> _PROBLEM_:
Where a line in the listing contains the string "this", copy that line out.

[start]

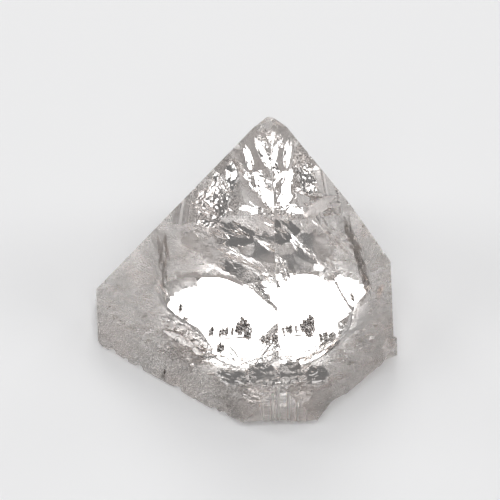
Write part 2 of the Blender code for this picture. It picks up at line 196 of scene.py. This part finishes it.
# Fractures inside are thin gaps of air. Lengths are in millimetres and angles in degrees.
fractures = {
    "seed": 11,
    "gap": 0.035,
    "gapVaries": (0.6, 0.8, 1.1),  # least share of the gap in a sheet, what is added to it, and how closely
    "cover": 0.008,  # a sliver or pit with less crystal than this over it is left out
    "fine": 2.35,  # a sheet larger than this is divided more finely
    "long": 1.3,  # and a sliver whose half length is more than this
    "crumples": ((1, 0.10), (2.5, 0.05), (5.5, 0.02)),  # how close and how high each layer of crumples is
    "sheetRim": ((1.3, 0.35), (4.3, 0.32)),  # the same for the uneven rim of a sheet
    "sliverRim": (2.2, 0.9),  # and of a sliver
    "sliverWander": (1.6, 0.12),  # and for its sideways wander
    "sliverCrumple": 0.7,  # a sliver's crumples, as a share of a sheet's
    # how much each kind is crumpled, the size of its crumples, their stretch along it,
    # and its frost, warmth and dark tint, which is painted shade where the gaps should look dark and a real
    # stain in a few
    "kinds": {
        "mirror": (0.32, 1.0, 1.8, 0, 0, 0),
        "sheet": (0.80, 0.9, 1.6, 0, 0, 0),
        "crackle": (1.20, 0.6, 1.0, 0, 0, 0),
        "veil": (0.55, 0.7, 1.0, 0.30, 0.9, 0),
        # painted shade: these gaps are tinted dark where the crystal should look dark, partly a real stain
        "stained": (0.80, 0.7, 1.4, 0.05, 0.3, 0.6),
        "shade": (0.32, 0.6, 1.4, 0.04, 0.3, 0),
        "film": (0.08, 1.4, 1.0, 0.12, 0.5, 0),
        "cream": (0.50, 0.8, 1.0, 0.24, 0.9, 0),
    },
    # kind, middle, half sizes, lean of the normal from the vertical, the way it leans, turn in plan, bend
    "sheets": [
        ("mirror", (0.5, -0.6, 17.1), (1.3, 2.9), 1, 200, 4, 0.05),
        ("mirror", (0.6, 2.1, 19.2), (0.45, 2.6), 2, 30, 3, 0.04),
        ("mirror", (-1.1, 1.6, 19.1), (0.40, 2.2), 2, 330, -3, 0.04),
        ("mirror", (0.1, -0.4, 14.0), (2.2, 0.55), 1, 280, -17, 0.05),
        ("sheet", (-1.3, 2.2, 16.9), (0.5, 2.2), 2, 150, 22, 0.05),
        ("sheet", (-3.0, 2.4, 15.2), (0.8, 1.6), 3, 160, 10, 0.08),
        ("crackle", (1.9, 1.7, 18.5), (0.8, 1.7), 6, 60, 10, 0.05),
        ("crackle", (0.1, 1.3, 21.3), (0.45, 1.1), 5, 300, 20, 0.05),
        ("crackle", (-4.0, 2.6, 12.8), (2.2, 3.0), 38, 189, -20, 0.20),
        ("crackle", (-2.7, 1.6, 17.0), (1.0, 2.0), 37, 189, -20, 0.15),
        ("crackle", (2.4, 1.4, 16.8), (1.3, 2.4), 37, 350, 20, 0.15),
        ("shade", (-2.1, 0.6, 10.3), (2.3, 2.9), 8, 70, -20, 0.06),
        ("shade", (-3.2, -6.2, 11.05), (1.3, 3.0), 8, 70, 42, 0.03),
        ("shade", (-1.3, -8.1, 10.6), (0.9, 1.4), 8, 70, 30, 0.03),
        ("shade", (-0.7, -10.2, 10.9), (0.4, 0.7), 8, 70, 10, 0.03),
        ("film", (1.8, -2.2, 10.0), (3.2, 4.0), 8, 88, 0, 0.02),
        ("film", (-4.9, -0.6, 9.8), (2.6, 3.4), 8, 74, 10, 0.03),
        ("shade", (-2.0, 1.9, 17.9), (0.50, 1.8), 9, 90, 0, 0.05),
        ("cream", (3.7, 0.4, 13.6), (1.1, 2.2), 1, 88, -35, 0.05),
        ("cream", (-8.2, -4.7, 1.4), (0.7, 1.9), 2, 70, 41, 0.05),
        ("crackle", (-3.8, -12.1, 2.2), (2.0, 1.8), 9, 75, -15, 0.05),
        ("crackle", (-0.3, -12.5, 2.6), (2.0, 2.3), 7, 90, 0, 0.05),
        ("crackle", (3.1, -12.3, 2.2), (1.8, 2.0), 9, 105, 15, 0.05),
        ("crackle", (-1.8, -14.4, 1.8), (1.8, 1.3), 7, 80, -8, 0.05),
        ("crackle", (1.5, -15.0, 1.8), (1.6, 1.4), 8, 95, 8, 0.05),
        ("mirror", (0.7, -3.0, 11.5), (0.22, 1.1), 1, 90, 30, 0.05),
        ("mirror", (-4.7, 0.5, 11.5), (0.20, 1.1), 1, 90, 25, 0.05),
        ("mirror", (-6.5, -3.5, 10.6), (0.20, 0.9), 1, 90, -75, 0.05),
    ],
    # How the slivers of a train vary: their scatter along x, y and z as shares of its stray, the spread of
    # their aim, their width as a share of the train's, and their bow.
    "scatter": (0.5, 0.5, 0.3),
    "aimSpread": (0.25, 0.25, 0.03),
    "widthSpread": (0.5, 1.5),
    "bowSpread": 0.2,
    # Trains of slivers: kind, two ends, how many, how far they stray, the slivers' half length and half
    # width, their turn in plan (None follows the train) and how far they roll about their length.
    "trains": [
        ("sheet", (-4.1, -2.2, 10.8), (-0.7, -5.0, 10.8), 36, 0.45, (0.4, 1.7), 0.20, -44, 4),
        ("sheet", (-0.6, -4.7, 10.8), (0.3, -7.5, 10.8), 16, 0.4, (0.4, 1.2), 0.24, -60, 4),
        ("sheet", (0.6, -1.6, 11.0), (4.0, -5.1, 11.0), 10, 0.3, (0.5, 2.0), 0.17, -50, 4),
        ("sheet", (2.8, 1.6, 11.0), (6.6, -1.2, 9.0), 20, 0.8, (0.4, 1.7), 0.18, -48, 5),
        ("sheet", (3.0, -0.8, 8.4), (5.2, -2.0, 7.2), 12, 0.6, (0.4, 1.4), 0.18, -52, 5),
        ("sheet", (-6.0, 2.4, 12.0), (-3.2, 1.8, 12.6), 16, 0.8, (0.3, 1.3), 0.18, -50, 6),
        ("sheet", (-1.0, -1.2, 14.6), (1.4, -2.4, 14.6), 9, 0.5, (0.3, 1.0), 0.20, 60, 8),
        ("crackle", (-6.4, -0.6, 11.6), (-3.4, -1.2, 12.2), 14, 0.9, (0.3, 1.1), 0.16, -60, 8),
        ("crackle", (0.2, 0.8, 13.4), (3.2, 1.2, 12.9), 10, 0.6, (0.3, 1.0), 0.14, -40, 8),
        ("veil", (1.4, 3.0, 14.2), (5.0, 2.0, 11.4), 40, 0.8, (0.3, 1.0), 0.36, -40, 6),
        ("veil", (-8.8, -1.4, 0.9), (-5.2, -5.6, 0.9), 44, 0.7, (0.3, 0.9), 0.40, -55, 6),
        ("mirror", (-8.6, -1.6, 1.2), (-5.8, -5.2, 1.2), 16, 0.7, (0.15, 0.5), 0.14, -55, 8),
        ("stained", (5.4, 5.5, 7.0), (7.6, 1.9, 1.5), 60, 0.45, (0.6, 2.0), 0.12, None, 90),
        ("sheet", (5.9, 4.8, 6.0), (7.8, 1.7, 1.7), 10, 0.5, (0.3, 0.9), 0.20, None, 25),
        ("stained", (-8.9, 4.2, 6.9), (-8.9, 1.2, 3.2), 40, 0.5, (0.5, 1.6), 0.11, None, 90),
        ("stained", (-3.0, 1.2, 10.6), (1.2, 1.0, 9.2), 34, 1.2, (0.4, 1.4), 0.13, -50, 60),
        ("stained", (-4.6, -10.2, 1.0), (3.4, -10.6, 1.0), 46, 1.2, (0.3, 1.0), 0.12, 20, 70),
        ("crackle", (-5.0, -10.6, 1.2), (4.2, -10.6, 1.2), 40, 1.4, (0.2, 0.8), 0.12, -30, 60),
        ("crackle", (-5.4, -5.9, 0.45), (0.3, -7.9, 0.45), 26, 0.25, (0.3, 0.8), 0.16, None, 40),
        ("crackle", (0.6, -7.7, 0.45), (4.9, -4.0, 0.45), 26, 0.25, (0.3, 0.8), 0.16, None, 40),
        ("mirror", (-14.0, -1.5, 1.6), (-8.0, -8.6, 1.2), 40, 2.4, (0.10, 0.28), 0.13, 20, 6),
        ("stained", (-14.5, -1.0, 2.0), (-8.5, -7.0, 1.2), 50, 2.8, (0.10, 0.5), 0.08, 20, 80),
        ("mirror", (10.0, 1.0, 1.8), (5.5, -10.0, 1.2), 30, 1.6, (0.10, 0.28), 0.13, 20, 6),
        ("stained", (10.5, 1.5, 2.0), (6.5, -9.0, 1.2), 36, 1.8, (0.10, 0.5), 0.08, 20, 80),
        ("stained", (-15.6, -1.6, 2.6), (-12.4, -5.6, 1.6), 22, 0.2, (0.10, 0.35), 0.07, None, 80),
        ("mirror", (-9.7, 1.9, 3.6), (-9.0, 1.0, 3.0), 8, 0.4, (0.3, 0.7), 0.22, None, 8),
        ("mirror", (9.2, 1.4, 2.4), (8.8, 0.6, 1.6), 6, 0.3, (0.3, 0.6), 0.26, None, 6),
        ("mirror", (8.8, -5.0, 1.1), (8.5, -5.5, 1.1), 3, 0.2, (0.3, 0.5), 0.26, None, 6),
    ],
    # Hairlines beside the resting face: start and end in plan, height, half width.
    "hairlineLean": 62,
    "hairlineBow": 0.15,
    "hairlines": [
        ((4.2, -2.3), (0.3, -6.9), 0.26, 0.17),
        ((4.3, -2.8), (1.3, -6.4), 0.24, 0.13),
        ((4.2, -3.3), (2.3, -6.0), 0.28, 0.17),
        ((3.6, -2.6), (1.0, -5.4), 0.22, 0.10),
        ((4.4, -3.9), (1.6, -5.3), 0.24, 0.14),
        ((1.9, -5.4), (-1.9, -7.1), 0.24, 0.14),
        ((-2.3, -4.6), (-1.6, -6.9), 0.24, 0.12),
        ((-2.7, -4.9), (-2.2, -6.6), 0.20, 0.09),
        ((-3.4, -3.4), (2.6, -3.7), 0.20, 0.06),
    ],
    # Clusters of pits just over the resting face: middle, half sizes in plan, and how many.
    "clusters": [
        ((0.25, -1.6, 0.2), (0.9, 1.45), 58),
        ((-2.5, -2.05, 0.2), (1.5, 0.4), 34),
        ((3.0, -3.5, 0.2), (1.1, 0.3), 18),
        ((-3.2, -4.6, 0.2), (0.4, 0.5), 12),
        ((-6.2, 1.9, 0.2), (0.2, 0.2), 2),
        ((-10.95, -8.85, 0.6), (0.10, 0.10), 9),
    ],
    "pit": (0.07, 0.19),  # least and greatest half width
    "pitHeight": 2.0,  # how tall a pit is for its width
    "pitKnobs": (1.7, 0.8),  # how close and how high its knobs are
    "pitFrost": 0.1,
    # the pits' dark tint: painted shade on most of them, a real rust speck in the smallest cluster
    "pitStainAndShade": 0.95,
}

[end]

> _TASK SOLUTION_:
Write part 2 of the Blender code for this picture. It picks up at line 196 of scene.py. This part finishes it.
    "cover": 0.008,  # a sliver or pit with less crystal than this over it is left out
    "fine": 2.35,  # a sheet larger than this is divided more finely
    "long": 1.3,  # and a sliver whose half length is more than this